Luckily for those who admire Frida’s work, Barbara Levine was invited in 2008 to meet with two local antiques dealers, Carlos and Leticia Noyola. In their store, La Buhardilla, sat a suitcase, a footlocker, a small wooden box and two wooden chests. They were filled with trinkets, sketches, paintings, letters and clothing attributed to Frida Kahlo. As a photographer, artist and curator, Barbara Levine was intrigued. Levine was uniquely prepared to immerse herself in this collection of objects. Her previous books, Around the World, The Grand Tour in Photo Albums and Snapshot Chronicles, Inventing the American Photo Album, led her to intense visual explorations of time and place. Their sumptuous pages chronicle fragmentary images of past lives. Every evocative photo, placed on black pages and scribbled with white ink commentary by family members, gives a sense of personal history that reaches into our own lives. As Levine puts it, regarding the 20th century interest in photo albums, people began to realize that
“quotidian material was valued for making tangible a life lived.” Levine had expected to take on as her next project her own personal archives, left behind in storage in San Francisco when she moved to San Miguel. But fate intervened with that initial encounter with the Noyolas. Levine and her collaborator Stephen Jaycox suddenly realized this was the archival material she was meant to explore.

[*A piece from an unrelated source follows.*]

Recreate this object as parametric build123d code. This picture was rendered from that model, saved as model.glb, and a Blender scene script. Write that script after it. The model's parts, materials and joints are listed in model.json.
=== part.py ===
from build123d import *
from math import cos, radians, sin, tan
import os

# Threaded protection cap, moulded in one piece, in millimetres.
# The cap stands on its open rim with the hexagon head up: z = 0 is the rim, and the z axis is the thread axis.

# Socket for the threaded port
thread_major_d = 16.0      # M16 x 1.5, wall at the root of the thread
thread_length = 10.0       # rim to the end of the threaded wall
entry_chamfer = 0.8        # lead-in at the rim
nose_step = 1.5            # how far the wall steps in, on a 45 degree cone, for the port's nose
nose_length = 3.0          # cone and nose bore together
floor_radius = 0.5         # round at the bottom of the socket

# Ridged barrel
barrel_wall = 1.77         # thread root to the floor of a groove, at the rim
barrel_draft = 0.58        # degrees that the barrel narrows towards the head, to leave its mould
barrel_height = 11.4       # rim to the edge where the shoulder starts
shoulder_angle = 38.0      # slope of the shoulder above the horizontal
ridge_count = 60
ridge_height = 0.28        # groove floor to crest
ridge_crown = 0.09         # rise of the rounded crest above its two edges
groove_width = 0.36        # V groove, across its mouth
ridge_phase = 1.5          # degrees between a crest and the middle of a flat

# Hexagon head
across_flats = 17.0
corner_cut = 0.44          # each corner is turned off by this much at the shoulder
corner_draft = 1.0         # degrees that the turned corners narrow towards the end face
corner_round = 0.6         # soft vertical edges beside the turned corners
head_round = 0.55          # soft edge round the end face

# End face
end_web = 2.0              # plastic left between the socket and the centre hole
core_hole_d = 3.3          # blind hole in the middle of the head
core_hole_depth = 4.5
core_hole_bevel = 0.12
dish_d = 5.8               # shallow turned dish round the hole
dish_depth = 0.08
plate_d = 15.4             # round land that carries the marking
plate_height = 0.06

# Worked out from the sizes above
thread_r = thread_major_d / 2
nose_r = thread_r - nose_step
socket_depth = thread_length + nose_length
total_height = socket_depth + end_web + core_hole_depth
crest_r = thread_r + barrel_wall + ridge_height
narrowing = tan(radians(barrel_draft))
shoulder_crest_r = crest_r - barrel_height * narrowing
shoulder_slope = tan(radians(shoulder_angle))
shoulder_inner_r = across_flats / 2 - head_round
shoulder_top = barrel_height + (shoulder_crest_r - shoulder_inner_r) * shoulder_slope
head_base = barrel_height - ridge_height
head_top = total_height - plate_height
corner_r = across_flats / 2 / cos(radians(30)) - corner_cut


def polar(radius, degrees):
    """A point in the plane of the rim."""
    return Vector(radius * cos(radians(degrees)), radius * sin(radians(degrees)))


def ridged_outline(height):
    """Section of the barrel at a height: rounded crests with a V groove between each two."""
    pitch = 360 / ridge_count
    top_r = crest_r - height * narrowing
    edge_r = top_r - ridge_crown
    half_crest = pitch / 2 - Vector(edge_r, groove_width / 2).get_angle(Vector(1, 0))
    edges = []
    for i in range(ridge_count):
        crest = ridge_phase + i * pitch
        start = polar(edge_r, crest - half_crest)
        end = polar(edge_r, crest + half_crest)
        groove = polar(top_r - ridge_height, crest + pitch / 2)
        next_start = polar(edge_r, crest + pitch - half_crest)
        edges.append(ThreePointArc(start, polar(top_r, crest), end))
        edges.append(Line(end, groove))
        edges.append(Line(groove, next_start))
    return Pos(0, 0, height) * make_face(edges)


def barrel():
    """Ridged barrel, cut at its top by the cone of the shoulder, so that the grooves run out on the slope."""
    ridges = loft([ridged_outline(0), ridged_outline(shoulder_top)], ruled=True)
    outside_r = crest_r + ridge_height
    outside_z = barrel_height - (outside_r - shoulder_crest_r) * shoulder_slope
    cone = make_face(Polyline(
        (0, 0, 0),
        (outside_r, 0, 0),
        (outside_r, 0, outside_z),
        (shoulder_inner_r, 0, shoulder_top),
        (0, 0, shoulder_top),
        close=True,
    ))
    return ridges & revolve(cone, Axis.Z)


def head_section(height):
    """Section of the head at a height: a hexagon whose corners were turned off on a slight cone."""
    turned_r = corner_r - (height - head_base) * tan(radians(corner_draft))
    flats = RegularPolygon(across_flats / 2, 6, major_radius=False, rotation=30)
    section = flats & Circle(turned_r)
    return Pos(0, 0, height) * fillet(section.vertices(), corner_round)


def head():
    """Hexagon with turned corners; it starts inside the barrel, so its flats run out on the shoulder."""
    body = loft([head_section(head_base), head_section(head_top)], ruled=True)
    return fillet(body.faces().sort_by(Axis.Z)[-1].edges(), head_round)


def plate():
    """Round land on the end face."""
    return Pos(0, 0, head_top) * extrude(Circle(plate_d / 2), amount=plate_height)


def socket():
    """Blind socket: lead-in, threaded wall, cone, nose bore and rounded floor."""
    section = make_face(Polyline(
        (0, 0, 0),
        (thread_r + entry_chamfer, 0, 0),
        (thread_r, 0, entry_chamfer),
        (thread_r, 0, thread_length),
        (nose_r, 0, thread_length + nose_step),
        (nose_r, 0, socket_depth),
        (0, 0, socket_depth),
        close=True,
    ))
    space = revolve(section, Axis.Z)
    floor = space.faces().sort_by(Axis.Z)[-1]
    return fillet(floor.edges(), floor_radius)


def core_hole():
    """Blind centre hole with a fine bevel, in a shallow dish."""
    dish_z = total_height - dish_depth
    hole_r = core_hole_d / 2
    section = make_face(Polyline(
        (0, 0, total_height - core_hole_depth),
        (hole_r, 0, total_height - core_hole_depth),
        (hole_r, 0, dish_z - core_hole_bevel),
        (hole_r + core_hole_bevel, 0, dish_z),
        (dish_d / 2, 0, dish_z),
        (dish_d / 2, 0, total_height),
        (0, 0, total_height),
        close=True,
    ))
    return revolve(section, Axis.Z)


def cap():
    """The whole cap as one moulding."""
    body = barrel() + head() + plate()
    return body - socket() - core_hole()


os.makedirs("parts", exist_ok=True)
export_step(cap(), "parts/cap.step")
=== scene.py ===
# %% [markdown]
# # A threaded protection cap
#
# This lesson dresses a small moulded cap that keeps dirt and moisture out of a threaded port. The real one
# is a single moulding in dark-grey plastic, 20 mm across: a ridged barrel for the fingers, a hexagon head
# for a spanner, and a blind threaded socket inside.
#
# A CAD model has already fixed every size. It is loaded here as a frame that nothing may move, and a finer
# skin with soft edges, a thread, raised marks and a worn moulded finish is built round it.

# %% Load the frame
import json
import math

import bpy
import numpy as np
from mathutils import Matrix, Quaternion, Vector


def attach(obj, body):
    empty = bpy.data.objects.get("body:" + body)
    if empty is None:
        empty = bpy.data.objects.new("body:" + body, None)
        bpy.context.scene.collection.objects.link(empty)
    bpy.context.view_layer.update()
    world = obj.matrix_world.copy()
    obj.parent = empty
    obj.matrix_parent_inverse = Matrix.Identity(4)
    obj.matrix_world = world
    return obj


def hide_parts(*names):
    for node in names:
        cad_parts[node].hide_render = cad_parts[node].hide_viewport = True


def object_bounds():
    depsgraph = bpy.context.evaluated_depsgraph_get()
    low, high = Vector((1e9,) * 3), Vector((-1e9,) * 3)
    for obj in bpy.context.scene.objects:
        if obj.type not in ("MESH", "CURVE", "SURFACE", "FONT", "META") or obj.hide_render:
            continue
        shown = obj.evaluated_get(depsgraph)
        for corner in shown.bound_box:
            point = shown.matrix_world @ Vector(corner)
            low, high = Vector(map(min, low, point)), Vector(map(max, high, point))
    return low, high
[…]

Barbara came to this project with a wealth of experience. From 2001-2005 she was the Deputy Director of the Contemporary Jewish Museum. For twelve years before that she collaborated with international artists, collectors, galleries and museums as Director of Exhibitions at the San Francisco Museum of Modern Art. As a photographer and collagist herself, she brings her cultivated visual talent to the assemblage of photos featured in this book. I asked her what it was like to be immersed in this particular collection. She replied, “I considered the material as an archeological site. I looked at the 1200 primarily personal ephemeral and long stowed away objects as an idiosyncratic archive that has migrated to a different time and place than its attributed origin and now hovers between fact and fiction because of Frida’s fame and importance. I am not a Kahlo expert or an authentication specialist. I considered my experience as an unexpected encounter with Frida Kahlo (and all of the questions that go along with anything relating to an iconic artist) as well as with the universally human tendencies the archive represents.” Though Levine was surprised by the controversy surrounding the book, she sees the questions raised as a wonderful educational opportunity for students of art authentication, Frida Kahlo, and Mexican art history.

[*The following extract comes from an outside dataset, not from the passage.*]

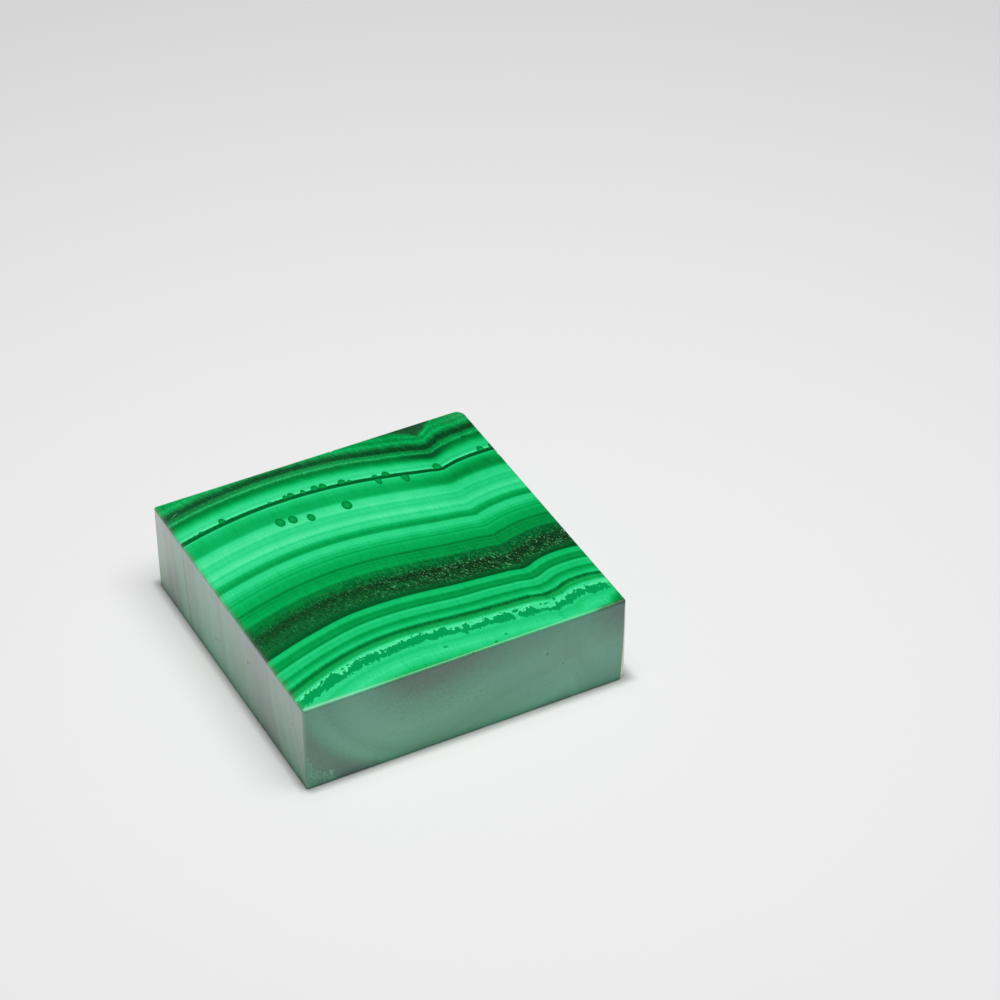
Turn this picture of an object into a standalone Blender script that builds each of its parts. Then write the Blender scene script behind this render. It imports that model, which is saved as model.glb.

Mistress of the Sun, Sandra Gulland
A woman whose brief fame has been nearly obscured over the centuries is brought back to roaring life by the talented author of Mistress of the Sun, Sandra Gulland. The mistress was Louise de la Valliére, the paramour of Louis XIV, King of France from 1661 to 1715. Gulland, whose three books on Josephine Bonaparte have been international best sellers, never set out to be a writer of historical fiction. After 20 years as a book editor and dreams of getting to her own writing, she was determined to avoid “reading on my tombstone, she never got around to it.” She found herself intrigued with the character of Josephine and wanted to find out more about her. When she had finished the first part of Josephine Bonaparte’s story, she decided to take a break by writing a rough draft of Louise de la Valliére’s story. There were many challenges in taking on this particular protaganist and Gullard reveled in reconciling the character’s many contradictions. For a woman in the 17th century to be a ferocious horsewoman and hunter, yet described variously as timid, a philosopher and an intellectual, a devout Catholic and a fallen woman- Gulland couldn’t resist exploring these contradictions. She opens the book with the 6-year old Louise watching a gypsy horsewoman in an exhibition for the public. The young Louise, blond curls spilling, watches mesmerized and declares “I am going to stand on a galloping horse.” Gulland creates the world of the Sun King in rich and immediate detail, the result of eight years of wide-ranging research. Asked about why she is so drawn to the world of the French nobility, she replies, “There’s something very fanciful about French history, something very theatrical, very passionate philosophically. Other histories are more somber. I always think of this painting showing foreign ambassadors paying homage to the Sun King, and they’re all in black, wearing capes and bowing, and there’s the Sun King covered in pink lace and ribbons and bow.”
The richly alive narrative of this almost forgotten corner of history will be the subject of Gulland’s reading for the Literary Sala. Along with Barbara Levine’s gorgeously curated ephemera attributed to Frida Kahlo (skillfully translated by Rosemary Schwartz and others), these two literary tributes to the lives of spirited women living centuries apart promise to create a memorable evening. At the conclusion of the readings, we will launch our community-wide book read of Barbara Kingsolver’s new book on Mexico, The Lacuna, in preparation for her February keynote address.